__Supplied material__
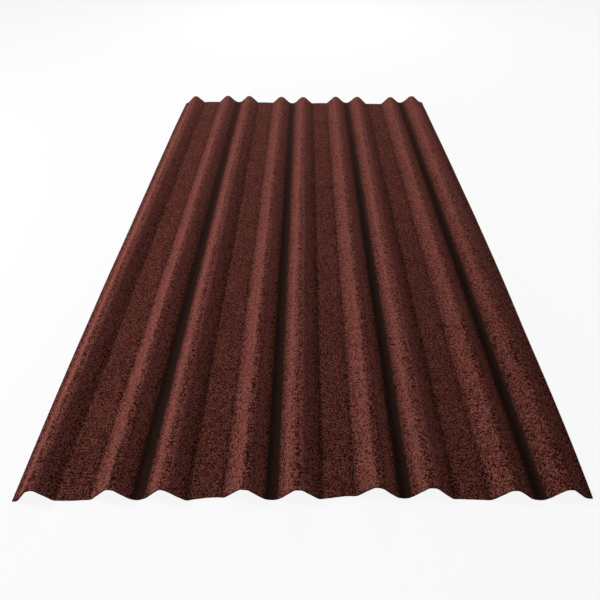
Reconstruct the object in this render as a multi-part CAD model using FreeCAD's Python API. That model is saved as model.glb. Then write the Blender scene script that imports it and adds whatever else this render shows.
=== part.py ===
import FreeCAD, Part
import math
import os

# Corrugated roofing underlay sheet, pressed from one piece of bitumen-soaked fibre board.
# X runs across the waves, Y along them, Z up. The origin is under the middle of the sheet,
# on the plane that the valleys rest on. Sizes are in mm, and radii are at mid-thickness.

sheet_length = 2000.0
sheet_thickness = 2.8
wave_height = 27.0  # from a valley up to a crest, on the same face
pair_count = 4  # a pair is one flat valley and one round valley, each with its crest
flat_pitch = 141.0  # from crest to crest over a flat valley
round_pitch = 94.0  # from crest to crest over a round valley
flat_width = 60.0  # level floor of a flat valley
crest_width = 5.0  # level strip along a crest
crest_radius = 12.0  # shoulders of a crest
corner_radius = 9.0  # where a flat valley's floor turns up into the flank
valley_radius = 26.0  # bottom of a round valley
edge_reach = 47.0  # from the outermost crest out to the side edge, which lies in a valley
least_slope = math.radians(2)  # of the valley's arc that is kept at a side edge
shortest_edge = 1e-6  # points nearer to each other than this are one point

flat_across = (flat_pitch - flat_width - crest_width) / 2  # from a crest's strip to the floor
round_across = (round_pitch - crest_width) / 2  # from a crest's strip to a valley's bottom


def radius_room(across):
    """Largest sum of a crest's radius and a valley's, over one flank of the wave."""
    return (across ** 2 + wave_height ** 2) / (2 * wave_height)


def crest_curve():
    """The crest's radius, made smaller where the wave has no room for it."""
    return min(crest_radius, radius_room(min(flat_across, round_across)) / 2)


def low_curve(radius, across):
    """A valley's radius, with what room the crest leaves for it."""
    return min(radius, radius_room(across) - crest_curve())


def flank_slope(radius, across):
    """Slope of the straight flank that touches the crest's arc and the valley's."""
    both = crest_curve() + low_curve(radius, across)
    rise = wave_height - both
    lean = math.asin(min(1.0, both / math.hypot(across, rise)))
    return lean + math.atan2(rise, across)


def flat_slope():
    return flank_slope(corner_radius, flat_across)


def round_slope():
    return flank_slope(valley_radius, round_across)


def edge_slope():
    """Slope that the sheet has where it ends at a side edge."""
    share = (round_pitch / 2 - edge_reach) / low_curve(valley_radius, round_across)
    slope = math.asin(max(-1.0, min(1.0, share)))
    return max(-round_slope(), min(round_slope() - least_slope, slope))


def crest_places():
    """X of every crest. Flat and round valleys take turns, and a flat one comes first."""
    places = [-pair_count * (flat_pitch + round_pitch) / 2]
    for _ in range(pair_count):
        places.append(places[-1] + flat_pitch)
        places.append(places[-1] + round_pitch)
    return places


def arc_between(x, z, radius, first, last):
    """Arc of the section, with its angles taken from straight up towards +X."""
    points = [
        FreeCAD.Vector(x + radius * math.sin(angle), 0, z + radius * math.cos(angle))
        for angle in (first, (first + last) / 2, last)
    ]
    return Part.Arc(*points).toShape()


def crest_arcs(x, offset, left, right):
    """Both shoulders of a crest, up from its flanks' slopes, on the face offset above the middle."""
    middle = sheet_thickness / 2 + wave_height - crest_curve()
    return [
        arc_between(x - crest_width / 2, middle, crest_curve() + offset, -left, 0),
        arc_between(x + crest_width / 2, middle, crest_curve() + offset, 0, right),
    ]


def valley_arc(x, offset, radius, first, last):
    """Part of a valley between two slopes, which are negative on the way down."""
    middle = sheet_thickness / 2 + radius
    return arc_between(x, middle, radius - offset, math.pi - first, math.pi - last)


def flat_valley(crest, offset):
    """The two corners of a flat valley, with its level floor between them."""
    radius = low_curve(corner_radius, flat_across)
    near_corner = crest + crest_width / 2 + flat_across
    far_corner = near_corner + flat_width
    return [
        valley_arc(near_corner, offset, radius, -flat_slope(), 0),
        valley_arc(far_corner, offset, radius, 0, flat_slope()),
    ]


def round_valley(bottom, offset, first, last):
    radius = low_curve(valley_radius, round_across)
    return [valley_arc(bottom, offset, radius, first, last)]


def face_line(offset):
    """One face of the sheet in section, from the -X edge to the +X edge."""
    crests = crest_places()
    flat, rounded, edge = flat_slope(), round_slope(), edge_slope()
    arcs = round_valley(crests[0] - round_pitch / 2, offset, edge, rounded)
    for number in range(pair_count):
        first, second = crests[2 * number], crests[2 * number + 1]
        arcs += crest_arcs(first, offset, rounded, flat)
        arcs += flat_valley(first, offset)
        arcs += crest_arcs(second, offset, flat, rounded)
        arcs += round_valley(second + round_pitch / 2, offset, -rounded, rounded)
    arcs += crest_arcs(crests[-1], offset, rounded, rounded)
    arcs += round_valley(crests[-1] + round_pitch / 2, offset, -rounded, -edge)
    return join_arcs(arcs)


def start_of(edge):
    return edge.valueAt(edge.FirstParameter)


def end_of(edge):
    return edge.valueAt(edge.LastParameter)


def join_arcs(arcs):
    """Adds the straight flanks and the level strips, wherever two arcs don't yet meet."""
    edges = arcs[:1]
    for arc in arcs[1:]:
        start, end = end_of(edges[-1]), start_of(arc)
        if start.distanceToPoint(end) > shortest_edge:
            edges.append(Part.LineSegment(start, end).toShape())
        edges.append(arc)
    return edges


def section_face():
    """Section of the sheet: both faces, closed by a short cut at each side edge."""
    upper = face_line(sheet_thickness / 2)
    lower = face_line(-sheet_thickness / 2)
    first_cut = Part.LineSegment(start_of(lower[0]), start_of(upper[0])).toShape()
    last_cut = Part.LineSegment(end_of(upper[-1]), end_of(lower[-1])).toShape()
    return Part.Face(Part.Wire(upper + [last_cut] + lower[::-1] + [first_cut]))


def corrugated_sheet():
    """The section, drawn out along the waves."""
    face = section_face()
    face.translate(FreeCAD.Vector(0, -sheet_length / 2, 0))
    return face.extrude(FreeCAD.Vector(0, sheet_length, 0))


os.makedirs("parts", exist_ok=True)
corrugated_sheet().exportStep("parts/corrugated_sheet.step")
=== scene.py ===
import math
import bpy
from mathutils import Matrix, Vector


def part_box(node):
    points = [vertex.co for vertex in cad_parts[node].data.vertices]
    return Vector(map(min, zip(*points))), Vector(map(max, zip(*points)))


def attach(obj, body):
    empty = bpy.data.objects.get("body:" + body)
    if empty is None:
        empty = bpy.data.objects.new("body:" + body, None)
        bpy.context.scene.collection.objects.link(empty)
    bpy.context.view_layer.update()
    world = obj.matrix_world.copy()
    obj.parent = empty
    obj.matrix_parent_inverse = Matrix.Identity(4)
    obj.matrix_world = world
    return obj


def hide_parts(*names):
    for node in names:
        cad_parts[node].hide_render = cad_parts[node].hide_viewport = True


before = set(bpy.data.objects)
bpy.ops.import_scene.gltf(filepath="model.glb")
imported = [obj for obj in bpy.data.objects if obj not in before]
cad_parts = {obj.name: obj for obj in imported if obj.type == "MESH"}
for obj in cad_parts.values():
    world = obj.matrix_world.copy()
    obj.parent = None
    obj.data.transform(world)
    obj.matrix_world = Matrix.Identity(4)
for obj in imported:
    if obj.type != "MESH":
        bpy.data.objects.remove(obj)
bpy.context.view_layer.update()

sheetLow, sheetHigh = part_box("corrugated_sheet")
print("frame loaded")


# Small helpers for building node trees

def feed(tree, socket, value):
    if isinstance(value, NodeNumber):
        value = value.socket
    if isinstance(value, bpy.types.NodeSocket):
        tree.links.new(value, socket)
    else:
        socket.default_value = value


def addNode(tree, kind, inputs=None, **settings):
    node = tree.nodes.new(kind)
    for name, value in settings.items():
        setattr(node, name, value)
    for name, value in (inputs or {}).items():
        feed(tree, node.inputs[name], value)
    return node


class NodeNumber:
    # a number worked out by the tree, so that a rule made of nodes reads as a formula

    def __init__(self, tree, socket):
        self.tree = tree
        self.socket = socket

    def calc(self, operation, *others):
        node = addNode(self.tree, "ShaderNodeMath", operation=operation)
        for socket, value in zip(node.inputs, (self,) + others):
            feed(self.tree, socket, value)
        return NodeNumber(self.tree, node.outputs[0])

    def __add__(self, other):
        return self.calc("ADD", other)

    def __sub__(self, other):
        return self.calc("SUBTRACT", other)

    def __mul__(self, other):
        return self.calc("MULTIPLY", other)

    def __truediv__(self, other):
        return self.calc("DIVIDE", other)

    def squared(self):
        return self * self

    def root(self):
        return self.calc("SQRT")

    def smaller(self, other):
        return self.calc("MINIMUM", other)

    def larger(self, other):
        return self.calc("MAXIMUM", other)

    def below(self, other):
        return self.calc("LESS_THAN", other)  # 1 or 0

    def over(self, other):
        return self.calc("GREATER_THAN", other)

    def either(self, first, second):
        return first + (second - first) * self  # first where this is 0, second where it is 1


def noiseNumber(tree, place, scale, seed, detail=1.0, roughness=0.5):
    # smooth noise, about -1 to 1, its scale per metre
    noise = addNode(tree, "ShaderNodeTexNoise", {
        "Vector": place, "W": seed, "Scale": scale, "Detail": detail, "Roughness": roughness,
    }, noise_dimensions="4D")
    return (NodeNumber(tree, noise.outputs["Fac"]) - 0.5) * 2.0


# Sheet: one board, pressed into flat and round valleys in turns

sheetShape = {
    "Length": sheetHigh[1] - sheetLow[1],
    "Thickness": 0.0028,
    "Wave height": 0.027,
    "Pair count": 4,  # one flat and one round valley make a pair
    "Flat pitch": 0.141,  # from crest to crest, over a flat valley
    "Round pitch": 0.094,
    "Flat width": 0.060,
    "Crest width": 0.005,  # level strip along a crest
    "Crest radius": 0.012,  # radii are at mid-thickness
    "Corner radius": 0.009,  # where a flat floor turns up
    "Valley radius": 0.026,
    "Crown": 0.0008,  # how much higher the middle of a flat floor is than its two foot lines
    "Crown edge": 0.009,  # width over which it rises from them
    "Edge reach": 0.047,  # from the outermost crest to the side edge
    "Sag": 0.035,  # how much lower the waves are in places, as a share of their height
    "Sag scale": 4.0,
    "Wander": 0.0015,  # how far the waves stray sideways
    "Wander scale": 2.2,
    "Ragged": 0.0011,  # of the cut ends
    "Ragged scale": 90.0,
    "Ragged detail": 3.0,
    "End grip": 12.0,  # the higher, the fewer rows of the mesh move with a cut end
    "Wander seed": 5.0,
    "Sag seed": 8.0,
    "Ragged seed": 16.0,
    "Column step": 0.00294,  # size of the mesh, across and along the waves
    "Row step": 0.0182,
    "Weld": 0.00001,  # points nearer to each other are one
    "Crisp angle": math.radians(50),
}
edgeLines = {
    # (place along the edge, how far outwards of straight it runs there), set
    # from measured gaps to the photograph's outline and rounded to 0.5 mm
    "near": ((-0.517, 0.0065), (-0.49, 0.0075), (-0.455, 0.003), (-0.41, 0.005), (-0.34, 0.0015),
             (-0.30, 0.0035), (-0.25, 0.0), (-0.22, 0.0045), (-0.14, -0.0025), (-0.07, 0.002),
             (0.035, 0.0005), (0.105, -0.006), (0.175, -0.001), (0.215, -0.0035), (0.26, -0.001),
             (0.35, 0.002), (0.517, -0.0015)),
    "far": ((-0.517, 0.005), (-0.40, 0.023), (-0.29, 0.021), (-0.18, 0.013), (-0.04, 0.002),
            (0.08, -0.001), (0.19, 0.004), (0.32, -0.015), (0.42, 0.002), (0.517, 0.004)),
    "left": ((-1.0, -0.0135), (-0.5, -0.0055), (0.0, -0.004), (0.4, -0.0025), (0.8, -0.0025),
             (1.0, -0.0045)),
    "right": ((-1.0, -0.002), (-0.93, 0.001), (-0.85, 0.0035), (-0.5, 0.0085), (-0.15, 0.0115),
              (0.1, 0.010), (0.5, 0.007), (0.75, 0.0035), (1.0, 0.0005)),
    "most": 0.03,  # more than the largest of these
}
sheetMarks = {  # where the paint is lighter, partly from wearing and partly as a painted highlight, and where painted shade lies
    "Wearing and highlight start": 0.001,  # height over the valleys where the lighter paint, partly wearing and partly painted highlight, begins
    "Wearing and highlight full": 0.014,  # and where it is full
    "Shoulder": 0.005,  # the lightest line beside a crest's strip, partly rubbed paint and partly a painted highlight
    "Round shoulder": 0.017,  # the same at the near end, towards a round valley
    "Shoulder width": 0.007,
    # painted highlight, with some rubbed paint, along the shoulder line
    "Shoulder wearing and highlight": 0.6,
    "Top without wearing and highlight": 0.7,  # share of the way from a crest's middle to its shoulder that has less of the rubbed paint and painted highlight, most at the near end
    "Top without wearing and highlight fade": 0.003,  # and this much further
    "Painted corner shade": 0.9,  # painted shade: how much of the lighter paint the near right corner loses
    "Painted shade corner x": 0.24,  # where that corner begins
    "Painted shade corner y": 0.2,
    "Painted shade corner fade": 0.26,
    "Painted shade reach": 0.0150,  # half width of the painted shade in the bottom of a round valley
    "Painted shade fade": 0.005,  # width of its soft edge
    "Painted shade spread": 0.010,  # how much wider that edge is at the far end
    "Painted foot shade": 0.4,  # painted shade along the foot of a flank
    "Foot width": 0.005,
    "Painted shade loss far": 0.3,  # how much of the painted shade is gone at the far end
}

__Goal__
Quote the listing word for word from its first line through the line in which "round_across = (round_pitch" appears.

__Output of the task__
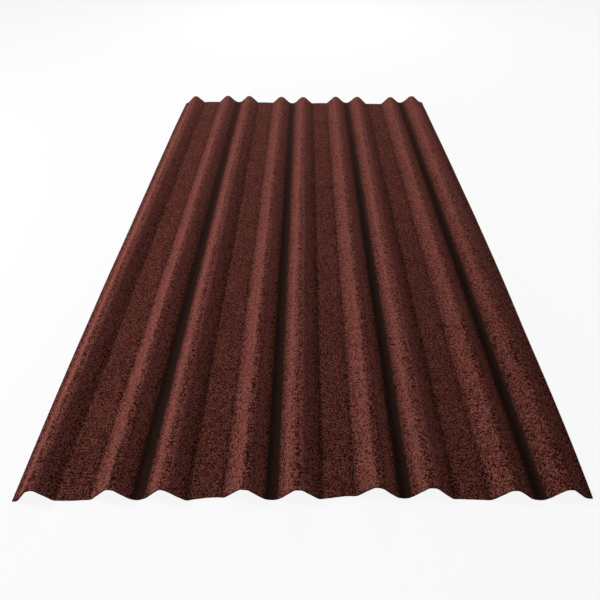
Reconstruct the object in this render as a multi-part CAD model using FreeCAD's Python API. That model is saved as model.glb. Then write the Blender scene script that imports it and adds whatever else this render shows.
=== part.py ===
import FreeCAD, Part
import math
import os

# Corrugated roofing underlay sheet, pressed from one piece of bitumen-soaked fibre board.
# X runs across the waves, Y along them, Z up. The origin is under the middle of the sheet,
# on the plane that the valleys rest on. Sizes are in mm, and radii are at mid-thickness.

sheet_length = 2000.0
sheet_thickness = 2.8
wave_height = 27.0  # from a valley up to a crest, on the same face
pair_count = 4  # a pair is one flat valley and one round valley, each with its crest
flat_pitch = 141.0  # from crest to crest over a flat valley
round_pitch = 94.0  # from crest to crest over a round valley
flat_width = 60.0  # level floor of a flat valley
crest_width = 5.0  # level strip along a crest
crest_radius = 12.0  # shoulders of a crest
corner_radius = 9.0  # where a flat valley's floor turns up into the flank
valley_radius = 26.0  # bottom of a round valley
edge_reach = 47.0  # from the outermost crest out to the side edge, which lies in a valley
least_slope = math.radians(2)  # of the valley's arc that is kept at a side edge
shortest_edge = 1e-6  # points nearer to each other than this are one point

flat_across = (flat_pitch - flat_width - crest_width) / 2  # from a crest's strip to the floor
round_across = (round_pitch - crest_width) / 2  # from a crest's strip to a valley's bottom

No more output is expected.